Marc Lamont Hill, one of my least favorite commentators, outdoes himself on Trayvon Martin:
The truth is that we live in a nation that desperately wants to deny its most painful truths. We find no problem with 12 months of Casey Anthony media coverage but can't stand three weeks of Trayvon Martin coverage because the latter forces us to come to terms with white supremacy and police misconduct.
White supremacy? George Zimmerman, the man who killed Trayvon, is Hispanic, though the New York Times described him as a “white Hispanic,” a heretofore unknown racial designation. We do not know if there has been police misconduct: was there enough evidence to arrest Zimmerman, or did the evidence indicate that Zimmerman fired in self-defense?
Should Zimmerman have been arrested at the scene, even if evidence indicated self-defense, merely to placate people like Mr. Hill? Would that have been proper police conduct?
I don’t know anybody who wasn’t saddened by the death of 17-year-old Trayvon Martin. But the fanning of racial hatred occasioned by this tragedy is sickening. Most of us sense that this is the product of something other than a quest for justice for Trayvon.
In a devastating critique of the civil rights establishment, Shelby Steele puts his finger on something disburbing:
Trayvon's sad fate clearly sent a quiver of perverse happiness all across America's civil rights establishment, and throughout the mainstream media as well. His death was vindication of the "poetic truth" that these establishments live by.

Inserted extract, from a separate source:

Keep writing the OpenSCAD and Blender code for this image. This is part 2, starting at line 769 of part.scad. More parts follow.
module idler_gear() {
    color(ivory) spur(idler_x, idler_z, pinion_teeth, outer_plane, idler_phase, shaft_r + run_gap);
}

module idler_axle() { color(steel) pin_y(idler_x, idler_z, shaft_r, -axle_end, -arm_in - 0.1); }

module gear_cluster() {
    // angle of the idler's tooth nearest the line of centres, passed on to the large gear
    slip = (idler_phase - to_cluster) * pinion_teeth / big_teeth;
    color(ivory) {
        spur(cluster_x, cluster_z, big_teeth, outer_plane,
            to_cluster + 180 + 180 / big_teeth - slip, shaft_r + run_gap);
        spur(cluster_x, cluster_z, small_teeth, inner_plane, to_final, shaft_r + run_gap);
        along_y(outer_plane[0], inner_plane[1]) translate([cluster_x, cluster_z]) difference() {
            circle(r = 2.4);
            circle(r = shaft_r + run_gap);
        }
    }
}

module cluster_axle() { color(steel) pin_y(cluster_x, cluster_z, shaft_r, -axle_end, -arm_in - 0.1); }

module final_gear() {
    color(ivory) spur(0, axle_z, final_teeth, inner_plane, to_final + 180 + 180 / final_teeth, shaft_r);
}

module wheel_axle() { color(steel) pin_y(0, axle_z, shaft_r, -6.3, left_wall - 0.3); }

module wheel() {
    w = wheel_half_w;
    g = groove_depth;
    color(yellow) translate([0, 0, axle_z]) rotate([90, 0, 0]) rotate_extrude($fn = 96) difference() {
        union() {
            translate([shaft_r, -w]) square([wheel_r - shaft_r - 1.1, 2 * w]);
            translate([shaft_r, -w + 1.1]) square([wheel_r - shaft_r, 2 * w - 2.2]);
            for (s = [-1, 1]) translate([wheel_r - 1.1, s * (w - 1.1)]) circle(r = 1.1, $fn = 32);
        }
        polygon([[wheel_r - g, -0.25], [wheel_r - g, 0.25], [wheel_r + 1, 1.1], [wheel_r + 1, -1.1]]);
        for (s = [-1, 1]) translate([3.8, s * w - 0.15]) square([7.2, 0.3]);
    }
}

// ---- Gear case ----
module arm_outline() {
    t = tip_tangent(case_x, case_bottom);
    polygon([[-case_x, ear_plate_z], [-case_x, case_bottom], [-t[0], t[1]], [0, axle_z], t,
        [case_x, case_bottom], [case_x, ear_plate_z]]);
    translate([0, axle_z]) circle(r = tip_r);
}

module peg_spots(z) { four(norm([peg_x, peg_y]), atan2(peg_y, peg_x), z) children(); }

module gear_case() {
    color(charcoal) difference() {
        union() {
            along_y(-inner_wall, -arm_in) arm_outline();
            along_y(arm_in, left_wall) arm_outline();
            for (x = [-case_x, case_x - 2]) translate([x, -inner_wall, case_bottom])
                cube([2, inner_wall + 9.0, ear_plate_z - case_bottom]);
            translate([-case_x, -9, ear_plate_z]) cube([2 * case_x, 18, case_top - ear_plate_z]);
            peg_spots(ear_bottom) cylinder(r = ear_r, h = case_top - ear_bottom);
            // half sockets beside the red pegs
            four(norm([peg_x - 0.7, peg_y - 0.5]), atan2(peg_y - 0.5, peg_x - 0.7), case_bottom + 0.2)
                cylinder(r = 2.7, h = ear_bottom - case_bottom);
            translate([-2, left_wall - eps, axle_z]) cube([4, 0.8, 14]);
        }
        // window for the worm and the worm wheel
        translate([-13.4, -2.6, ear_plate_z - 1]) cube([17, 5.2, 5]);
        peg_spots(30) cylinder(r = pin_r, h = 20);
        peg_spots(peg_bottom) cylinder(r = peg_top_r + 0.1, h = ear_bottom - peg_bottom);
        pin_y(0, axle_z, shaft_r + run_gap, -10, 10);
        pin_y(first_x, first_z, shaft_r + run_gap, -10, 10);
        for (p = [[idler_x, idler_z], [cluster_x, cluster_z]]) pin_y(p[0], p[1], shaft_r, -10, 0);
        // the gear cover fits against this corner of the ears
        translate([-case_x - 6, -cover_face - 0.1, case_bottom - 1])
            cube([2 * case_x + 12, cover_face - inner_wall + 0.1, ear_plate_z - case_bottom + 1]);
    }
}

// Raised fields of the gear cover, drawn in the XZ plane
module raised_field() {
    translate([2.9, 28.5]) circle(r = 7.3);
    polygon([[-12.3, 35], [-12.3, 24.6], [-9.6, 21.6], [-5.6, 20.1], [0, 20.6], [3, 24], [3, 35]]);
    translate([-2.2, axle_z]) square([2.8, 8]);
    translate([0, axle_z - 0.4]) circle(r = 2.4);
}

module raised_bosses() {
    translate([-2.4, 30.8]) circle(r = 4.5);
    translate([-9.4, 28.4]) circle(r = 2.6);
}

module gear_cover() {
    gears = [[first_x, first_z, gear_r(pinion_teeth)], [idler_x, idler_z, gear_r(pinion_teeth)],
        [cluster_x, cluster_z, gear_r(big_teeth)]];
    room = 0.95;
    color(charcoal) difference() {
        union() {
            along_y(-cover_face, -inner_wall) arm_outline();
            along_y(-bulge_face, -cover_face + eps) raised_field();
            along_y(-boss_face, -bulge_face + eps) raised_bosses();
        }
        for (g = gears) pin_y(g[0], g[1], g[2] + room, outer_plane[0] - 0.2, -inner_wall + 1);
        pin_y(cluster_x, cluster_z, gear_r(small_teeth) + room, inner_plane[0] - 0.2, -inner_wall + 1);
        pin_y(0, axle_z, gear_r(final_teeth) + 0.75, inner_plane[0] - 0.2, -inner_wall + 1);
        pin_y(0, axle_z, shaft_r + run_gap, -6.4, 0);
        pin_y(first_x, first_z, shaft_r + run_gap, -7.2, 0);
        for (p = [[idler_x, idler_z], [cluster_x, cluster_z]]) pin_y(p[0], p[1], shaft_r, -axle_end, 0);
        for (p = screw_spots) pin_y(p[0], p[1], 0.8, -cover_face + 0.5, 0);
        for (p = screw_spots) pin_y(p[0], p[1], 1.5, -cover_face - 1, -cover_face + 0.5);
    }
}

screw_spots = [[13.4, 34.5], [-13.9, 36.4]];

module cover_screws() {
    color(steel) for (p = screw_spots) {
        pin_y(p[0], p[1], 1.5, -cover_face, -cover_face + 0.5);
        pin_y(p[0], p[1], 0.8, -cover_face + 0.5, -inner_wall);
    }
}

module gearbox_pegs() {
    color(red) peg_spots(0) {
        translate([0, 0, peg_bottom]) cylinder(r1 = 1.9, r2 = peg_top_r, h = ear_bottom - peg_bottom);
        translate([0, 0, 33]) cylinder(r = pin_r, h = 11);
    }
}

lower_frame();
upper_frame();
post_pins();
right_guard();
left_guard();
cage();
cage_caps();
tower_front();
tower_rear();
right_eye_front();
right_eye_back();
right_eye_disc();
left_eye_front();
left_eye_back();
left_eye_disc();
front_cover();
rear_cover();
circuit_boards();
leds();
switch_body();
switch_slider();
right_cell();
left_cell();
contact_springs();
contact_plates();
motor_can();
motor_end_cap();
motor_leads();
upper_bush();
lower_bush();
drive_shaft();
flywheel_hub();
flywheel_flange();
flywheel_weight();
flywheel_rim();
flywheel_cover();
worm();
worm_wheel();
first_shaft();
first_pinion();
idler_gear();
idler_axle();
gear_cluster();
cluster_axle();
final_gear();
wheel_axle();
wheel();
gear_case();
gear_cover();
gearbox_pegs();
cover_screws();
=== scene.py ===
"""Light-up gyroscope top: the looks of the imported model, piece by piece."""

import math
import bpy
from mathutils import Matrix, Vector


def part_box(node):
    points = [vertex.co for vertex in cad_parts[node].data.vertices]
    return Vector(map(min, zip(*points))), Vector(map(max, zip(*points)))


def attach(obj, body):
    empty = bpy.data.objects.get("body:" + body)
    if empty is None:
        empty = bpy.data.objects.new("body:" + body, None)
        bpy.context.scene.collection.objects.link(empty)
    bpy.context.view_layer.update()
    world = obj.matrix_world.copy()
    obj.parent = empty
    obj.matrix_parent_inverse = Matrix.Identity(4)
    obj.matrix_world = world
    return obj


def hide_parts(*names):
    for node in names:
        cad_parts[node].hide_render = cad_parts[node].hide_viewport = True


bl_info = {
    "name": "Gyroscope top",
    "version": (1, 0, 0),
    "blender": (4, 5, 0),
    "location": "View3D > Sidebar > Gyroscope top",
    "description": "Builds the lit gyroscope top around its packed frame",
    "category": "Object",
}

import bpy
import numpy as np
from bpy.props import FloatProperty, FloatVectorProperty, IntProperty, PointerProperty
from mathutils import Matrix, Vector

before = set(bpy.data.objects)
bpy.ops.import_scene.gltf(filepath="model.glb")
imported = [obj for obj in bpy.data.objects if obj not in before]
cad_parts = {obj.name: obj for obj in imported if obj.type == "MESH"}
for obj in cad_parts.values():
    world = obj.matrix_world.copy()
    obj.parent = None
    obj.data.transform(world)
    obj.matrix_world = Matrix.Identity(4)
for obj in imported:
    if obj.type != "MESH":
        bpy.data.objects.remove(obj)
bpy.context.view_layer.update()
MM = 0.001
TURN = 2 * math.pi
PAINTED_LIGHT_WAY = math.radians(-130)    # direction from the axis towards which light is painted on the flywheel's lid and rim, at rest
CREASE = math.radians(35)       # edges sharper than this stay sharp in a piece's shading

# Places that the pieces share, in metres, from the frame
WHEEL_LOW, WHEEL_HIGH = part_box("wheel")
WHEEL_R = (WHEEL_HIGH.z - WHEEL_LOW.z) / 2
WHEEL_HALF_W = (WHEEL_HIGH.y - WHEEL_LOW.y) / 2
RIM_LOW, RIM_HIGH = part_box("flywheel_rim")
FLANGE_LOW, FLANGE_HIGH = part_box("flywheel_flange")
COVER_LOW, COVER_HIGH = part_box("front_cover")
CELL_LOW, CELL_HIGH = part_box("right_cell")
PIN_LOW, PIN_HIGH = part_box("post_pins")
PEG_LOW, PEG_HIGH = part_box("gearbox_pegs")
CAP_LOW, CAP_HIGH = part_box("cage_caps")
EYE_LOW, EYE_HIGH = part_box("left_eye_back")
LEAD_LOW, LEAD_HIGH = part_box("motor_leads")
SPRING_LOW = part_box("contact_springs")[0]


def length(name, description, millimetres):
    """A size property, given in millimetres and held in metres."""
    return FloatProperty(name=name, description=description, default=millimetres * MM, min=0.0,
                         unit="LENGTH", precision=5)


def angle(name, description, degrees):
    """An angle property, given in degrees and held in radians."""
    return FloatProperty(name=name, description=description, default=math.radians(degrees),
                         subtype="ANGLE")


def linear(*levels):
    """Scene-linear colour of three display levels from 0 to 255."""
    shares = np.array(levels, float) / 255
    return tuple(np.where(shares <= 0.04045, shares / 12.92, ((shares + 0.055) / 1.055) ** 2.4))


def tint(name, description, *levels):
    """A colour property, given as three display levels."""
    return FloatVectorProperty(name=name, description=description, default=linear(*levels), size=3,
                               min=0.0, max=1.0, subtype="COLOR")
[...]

Poetic truth is like poetic license where one breaks grammatical rules for effect. Better to break the rule than lose the effect. Poetic truth lies just a little; it bends the actual truth in order to highlight what it believes is a larger and more important truth.
The poetic truth is that young, black males are frequently victims of violence by whites. But such killings today are the anomaly, not the ordinary happening. The commonplace is black-on-black violence. If the civil rights establishment focused on the safety of young black men, they would talk more about this phenomenon. They might even be able to come up with ways to save some lives.
Modern civil rights activists are nostalgic for the era when it took courage to stand up for the rights of African Americans, says Steele. They want to ennoble themselves and see this protest as a way to stand tall. But it’s phony: If they were really courageous, instead of trying to recapture the magic of the past, civil rights activists would be talking about the black on black crime that claims the lives of too many young men.
Of course, there are others who are more interested in power than personal ennoblement and the death of Trayvon Martin gives them an opportunity.
I'm not naming names, but you probably have some suggestions if I were.